Hanna’s Candle Co., a candle maker based in Fayetteville, Ark., did $4 million in sales at Wal-Mart stores in 2012. The partners are targeting $30 million this year, Gloeckler said.
Elsewhere in the home category, Wal-Mart added a new supplier, Georgia-based Authentic Comfort, to replace a foreign supplier of the 1.5-inch memory foam mattress pads at its stores. The change represents around 20% of the category.
“We had to prove ourselves and our product,” Michael Rothbard, president and chief executive officer of Authentic Comfort, said. “We had to show the product was unique, had meaningful benefits and could offer great value. We also had to show we were capable of meeting Wal-Mart’s needs.”
This meant improving the efficiency of its processes and changing the product to reduce costs, Rothbard said.
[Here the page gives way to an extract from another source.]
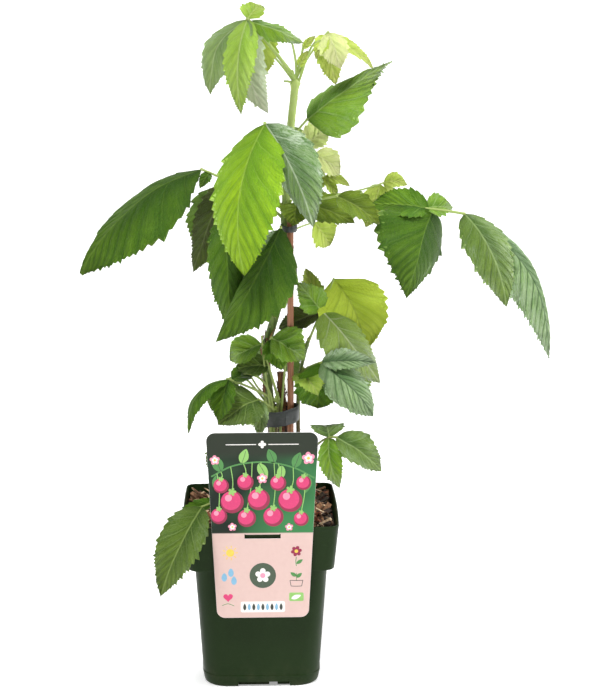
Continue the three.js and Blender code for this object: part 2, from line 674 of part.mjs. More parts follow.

For example, the company removed a cloth covering on its pads that translated to a $20 to $30 extra charge at retail.
Products made in the U.S. are marked with special tags at Wal-Mart and have benefited from a warm shopper reception, Gloeckler said.
“We have research that says, yes, this is an attractive proposition,” she said. “Customers will buy more because of ‘Made in the U.S.’ We even have research that says customers will pay more for ‘Made in the U.S.’ but we don’t believe they should have to.”
Other benefits of using U.S.-based suppliers include the ability to respond faster to changes in the marketplace and manage inventories and store shelves with more precision by buying in appropriate quantities.
“From an economic standpoint, [proximity to suppliers] can mean I’m able to put the product on the shelf faster when it’s moving faster, or conversely, if it’s not selling at the rate we expected, I’m not sitting on a whole warehouse of inventory because I had to fill up a [shipping] container.”
Rothbard said business with Wal-Mart has created a ripple effect, with its suppliers of materials and packaging also realizing benefits.
Gloeckler said Wal-Mart has invited state governors, economic development professionals, suppliers and other retailers to a summit later this summer to discuss opportunities to expand relationships with domestic suppliers. For now, the company is looking for U.S.-based suppliers in particular categories of goods best suited for domestic manufacturing, saying highly automated, mass-produced products are most appropriate given labor cost disparity overseas.